Driving While Intoxicated Per Se In Violation of VTL 1192(2): Sufficiency of Information: Information Must Contain First-Hand, Non-Hearsay Evidence Regarding Breath Test Result
In New York there are two different Driving While Intoxicated charges. Driving While Intoxicated under VTL 1192(3) is based upon the officer’s opinion that a motorist is intoxicated. This charge is independent of one’s Blood Alcohol Concentration (BAC) and is referred to as common law DWI. The other Driving While Intoxicated charge in New York is based solely upon one’s BAC being at or above .08 as determined by a chemical test such as a breathalyzer type test and is found at VTL 1192(2). This charge is independent of a motorists level of intoxication. That is to say if a motorist is able to handle the vehicle flawlessly they are still guilty of DWI by virtue of their blood alcohol level.

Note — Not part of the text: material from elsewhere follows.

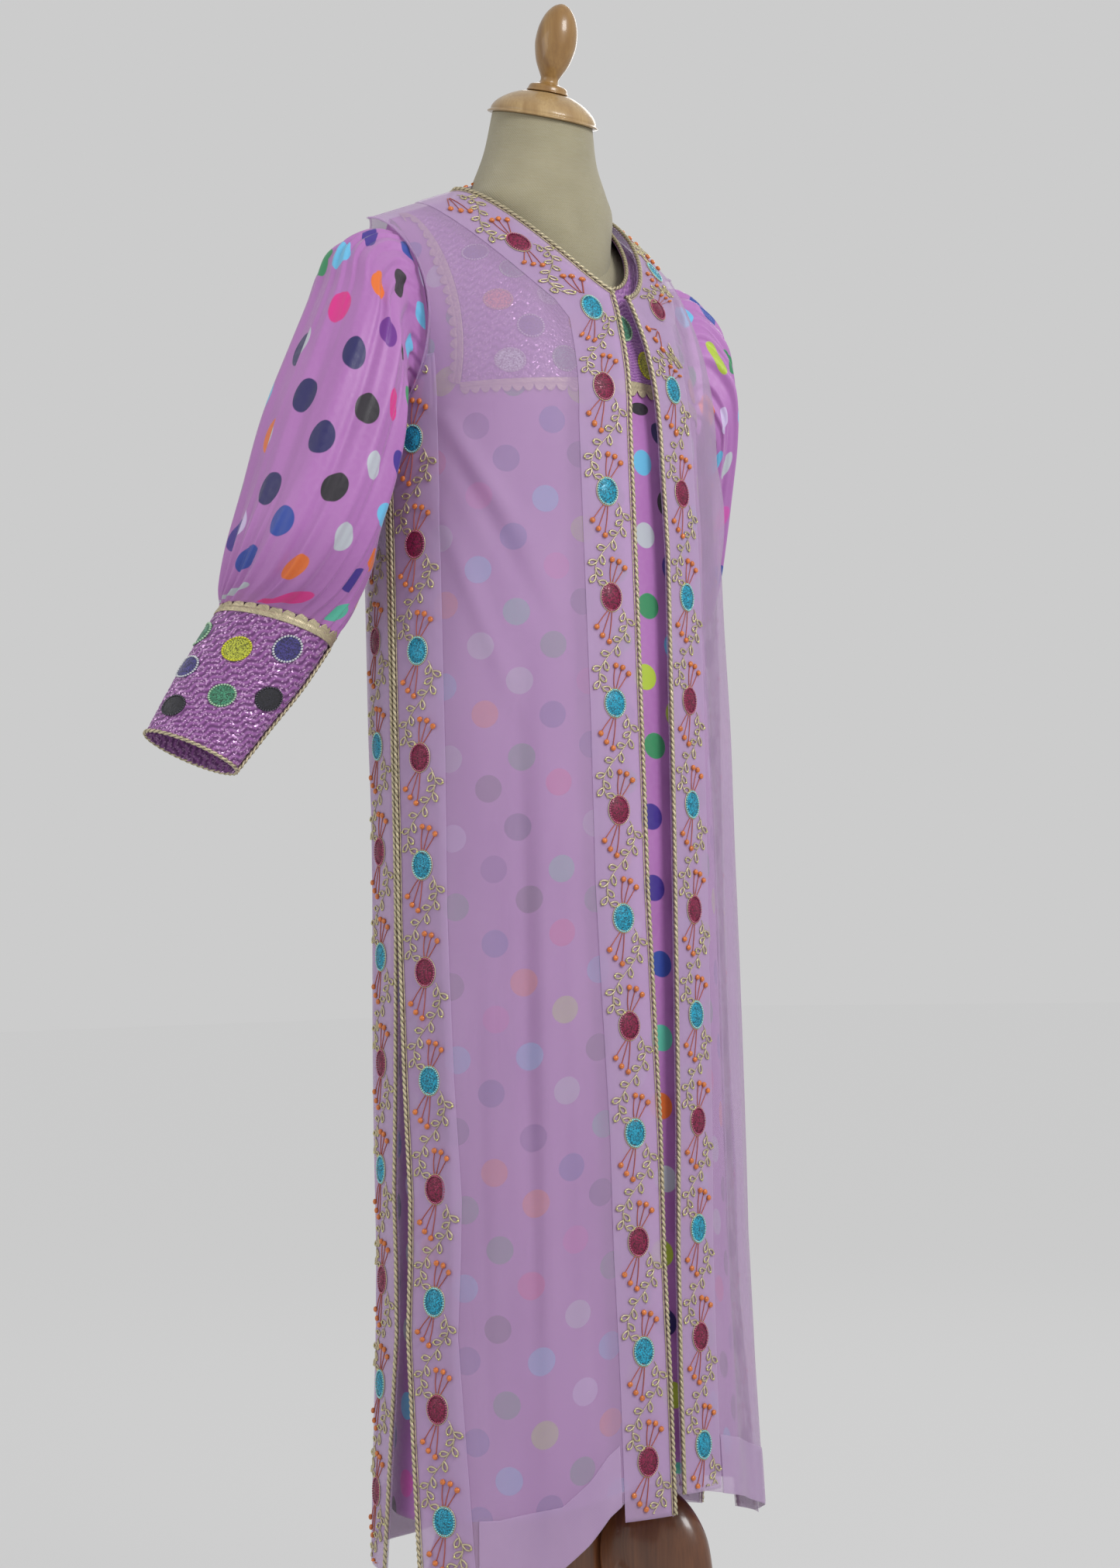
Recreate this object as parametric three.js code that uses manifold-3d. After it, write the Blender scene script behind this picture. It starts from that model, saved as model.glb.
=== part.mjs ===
// A girl's two-layer thobe standing on a turned wooden dress form.
// Inner layer: a satin dress with a bib yoke, puff sleeves and deep cuffs.
// Outer layer: a sheer sleeveless over-thobe, open down the front and slit at both sides.
// Millimetres, +Z up, front towards -Y, the wearer's right hand towards -X, floor at z = 0.

import * as THREE from 'three';
import Module from 'manifold-3d';

const wasm = await Module();
wasm.setup();

// ---------------------------------------------------------------- driving sizes
const HEM_Z = 170;                    // hem of the over-thobe above the floor
const LENGTH = 1152;                  // side neck point to hem
const NECK_Z = HEM_Z + LENGTH;        // height of the side neck point
const CHEST_DROP = 212;               // side neck point down to the underarm
const CHEST_Z = NECK_Z - CHEST_DROP;
const RISE = 200;                     // length given to the shoulder arch, chest to shoulder seam
const ARCH_POWER = 1.3;               // how full the chest is under the shoulder
const SHOULDER_SLOPE = 0.42;
const SHOULDER_ROUND = 30;            // rounds the shoulder line off across the neck
const SHOULDER_BACK = 15;             // how far the shoulder seam lies behind the middle
const SEAM = 0.3;                     // gap at a seam
const WALL = 1.2;                     // thickness of one cloth wall
const LAY = 0.8;                      // gap under a piece that lies on a panel
const BAND = 50;                      // width of the embroidered bands
const BAND_WALL = 1.1;
const PIPE = 3.2;                     // width of the gold piping
const PIPE_RISE = 2.4;
const HEM_BAND = 48;
const YOKE_DROP = 182;                // side neck point down to the yoke's lower edge
const YOKE_INSET = 2;                 // columns of the dress front left bare at each side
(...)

When one is charged under VTL 1192(2) based upon a BAC of .08 or above, the allegation of a BAC of .08 or above must be supported by non-hearsay evidence. What is called the accusatory instrument will be deemed insufficient if the allegation regarding the .08 BAC is not supported by non-hearsay evidence. In other words, it is insufficient for one officer to allege that the defendant’s BAC was .08 unless that officer administered the test or witnessed the test.
For example, in People v Bonner (Lisa), 31 Misc. 3d 142A (App. Term 2nd Dept. 2011), the Court found the Information (accusatory instrument) insufficient where Officer
Montemurro alleged that defendant’s breath test result revealed a .16% BAC but he did not state that he had administered the test, or observed the test being conducted. Furthermore, the Intoxilyzer 5000 printout card which had allegedly been annexed to the information for the breathalyzer test result included the signature of another officer who had conducted the breathalyzer test. Further, the printout that was signed by another officer did not attest to any personal knowledge nor was it properly verified.
Accordingly, the Court found that the lower court should have granted defendant’s motion to dismiss because “[t]he information did not set forth nonhearsay allegations which, if true, established every element, and defendant's commission thereof, of the offense charged.” Id.